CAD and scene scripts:
## Start

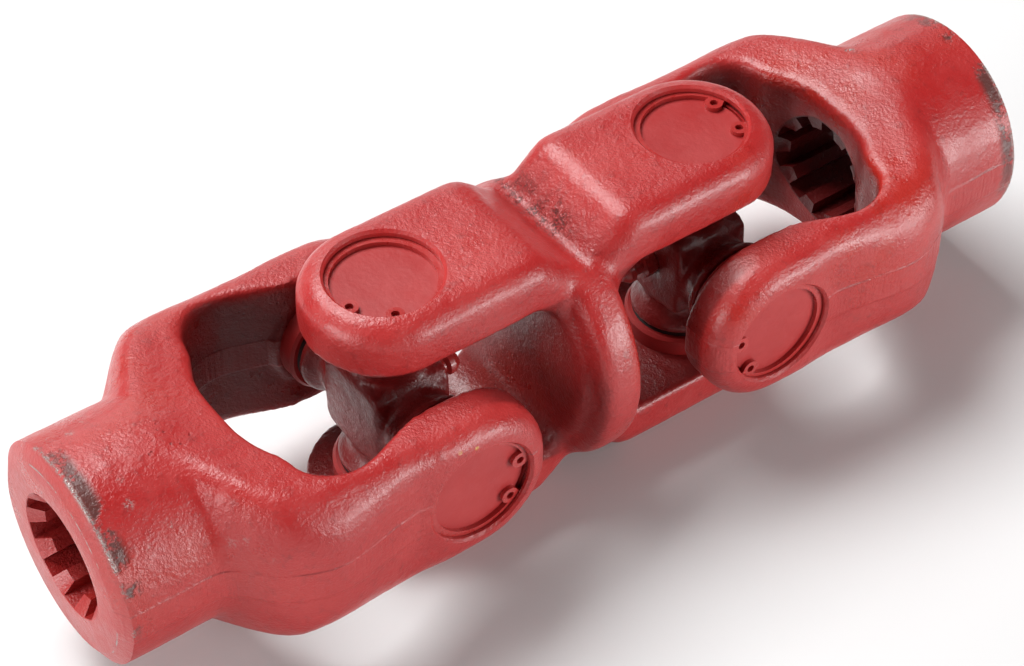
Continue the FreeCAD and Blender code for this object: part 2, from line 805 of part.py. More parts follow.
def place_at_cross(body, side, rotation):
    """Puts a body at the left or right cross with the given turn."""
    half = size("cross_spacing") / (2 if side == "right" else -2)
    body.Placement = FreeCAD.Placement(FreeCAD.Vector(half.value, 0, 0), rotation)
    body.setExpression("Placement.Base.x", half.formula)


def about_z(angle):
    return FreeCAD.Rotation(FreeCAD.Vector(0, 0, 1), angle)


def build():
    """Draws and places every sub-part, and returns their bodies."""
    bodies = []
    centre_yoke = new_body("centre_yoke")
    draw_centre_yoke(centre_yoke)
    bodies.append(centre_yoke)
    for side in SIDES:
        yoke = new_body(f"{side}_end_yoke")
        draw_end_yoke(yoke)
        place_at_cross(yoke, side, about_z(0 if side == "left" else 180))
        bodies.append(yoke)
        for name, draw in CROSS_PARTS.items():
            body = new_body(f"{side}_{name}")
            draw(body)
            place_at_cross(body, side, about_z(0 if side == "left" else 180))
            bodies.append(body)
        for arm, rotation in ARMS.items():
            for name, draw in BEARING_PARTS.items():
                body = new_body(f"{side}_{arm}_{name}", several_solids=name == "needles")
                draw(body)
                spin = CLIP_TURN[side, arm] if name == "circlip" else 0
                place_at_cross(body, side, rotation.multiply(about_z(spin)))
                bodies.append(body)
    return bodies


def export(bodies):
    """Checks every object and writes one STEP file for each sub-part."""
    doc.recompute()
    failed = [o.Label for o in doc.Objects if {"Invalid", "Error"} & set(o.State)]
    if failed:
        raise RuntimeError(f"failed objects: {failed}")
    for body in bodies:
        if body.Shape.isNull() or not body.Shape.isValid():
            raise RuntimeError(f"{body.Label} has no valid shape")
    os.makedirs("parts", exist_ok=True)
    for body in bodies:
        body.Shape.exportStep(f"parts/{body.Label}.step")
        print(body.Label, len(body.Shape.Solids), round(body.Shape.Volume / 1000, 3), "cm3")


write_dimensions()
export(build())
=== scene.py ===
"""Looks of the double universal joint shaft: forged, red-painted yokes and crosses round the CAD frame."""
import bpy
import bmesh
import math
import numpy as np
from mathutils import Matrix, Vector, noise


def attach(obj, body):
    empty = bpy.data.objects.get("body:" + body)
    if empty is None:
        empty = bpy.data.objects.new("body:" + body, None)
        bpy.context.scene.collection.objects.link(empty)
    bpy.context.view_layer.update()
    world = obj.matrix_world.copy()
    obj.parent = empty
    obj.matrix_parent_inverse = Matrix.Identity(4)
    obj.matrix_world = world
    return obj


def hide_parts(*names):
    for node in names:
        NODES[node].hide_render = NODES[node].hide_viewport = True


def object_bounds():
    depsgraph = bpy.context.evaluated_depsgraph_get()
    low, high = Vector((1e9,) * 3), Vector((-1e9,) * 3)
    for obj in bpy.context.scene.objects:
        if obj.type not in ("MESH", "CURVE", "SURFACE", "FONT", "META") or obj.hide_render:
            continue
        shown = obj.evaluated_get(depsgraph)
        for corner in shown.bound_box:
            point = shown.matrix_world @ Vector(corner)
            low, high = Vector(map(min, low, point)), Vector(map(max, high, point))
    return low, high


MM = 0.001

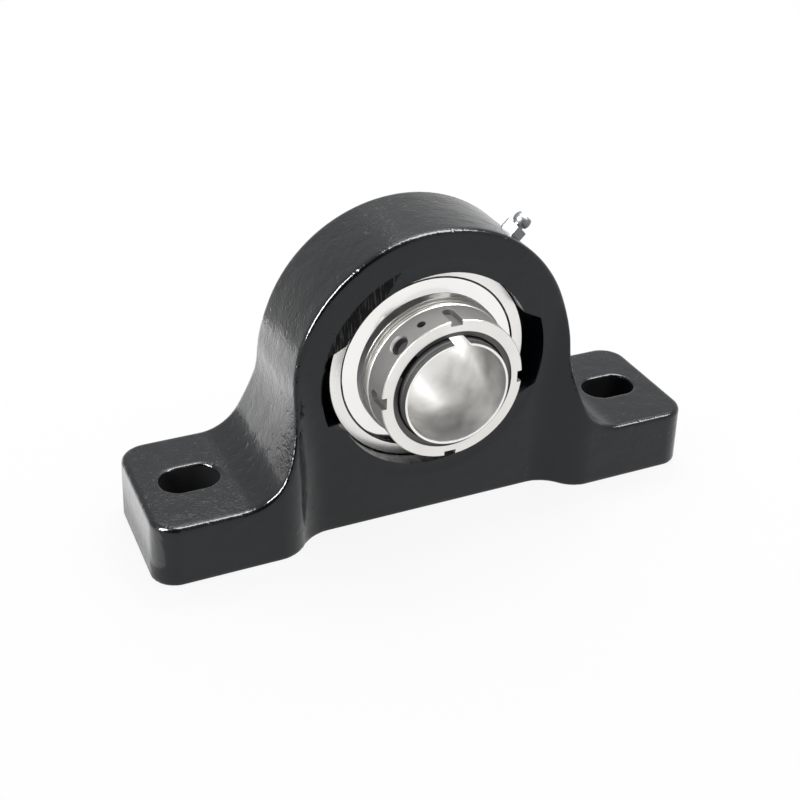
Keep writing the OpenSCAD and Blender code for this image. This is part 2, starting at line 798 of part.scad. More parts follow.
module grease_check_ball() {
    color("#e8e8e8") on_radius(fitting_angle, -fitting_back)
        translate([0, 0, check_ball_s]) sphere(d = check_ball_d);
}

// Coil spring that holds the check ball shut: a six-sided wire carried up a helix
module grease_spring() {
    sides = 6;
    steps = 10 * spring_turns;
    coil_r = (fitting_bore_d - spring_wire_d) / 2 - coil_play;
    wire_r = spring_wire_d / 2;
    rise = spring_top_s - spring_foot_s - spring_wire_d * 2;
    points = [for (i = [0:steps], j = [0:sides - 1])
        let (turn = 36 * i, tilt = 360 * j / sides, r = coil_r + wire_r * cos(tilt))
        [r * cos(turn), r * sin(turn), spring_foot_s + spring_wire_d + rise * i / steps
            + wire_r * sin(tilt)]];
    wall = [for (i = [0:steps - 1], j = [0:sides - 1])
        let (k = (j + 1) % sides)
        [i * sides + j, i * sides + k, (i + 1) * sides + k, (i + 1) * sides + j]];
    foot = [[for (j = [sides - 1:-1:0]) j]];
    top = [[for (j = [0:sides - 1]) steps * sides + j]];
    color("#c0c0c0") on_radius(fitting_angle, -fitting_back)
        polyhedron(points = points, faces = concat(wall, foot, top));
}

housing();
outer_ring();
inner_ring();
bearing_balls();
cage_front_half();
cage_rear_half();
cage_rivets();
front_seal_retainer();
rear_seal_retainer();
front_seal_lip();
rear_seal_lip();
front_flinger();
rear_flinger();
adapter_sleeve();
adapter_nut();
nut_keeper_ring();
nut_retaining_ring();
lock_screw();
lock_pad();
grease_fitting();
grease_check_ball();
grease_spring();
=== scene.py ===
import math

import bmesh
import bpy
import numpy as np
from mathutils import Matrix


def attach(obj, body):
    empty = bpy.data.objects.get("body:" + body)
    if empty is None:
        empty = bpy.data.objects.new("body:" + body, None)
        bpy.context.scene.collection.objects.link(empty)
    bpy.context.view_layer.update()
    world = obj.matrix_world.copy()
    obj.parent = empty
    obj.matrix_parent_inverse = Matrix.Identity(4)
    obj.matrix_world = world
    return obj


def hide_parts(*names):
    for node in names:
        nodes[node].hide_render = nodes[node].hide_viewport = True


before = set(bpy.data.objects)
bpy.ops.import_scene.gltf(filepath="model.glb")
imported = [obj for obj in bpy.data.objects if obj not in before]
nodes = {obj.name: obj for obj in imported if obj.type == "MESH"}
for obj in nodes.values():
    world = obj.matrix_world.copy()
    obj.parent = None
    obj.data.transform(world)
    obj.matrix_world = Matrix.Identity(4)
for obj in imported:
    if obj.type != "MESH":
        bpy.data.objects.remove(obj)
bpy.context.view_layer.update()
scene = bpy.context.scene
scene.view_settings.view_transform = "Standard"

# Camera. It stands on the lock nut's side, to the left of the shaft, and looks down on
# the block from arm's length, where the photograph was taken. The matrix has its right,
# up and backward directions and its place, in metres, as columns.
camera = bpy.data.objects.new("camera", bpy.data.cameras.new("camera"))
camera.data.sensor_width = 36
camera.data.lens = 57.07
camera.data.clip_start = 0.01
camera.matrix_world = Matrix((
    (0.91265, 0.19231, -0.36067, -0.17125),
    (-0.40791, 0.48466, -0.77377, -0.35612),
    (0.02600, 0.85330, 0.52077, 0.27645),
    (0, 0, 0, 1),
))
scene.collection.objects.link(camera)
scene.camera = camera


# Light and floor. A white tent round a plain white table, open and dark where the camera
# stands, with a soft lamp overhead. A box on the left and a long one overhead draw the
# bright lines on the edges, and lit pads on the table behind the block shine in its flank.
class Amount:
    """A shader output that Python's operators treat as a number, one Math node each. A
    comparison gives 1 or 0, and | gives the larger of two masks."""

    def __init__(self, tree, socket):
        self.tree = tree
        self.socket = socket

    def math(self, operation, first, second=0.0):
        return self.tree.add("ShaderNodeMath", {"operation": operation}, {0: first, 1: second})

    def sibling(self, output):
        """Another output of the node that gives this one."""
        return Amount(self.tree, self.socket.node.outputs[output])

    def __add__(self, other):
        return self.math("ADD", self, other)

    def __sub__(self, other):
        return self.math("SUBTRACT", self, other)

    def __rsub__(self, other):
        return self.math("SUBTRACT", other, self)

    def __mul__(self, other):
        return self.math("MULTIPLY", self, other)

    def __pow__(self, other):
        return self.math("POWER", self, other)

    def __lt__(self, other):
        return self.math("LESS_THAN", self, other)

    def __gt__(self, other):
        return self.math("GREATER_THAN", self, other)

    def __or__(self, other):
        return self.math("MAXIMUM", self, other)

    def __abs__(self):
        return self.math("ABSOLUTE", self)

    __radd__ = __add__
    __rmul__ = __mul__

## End

> **WRITTEN EXERCISE**
Copy the lines from the start of the data verbatim, stopping after the line containing "return FreeCAD.Rotation(FreeCAD.Vector(0, 0, 1), angle)".

> **IN RESPONSE**
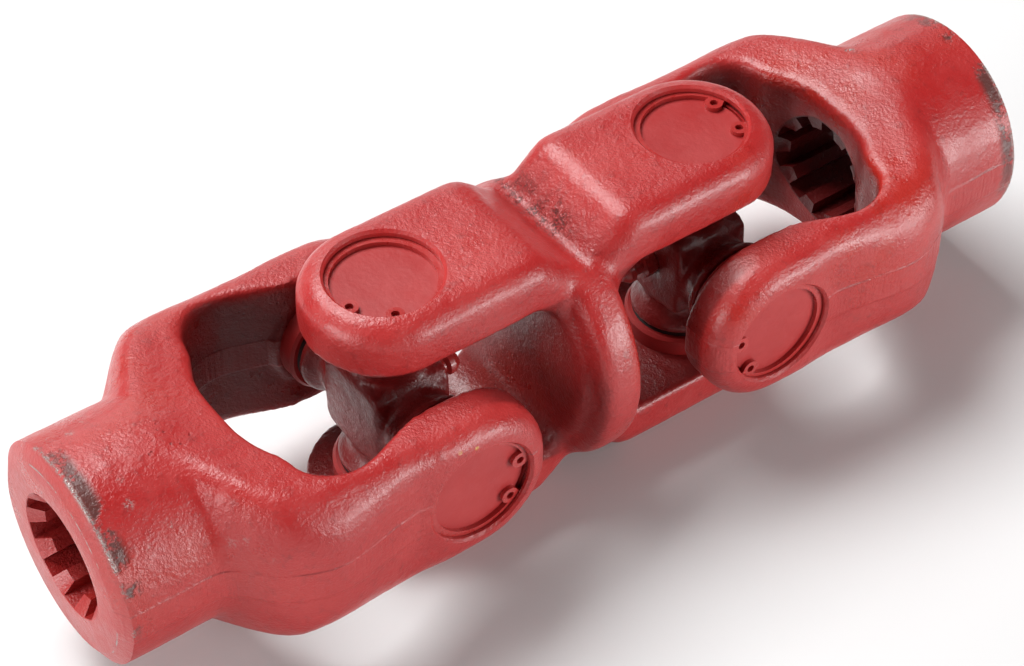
Continue the FreeCAD and Blender code for this object: part 2, from line 805 of part.py. More parts follow.
def place_at_cross(body, side, rotation):
    """Puts a body at the left or right cross with the given turn."""
    half = size("cross_spacing") / (2 if side == "right" else -2)
    body.Placement = FreeCAD.Placement(FreeCAD.Vector(half.value, 0, 0), rotation)
    body.setExpression("Placement.Base.x", half.formula)


def about_z(angle):
    return FreeCAD.Rotation(FreeCAD.Vector(0, 0, 1), angle)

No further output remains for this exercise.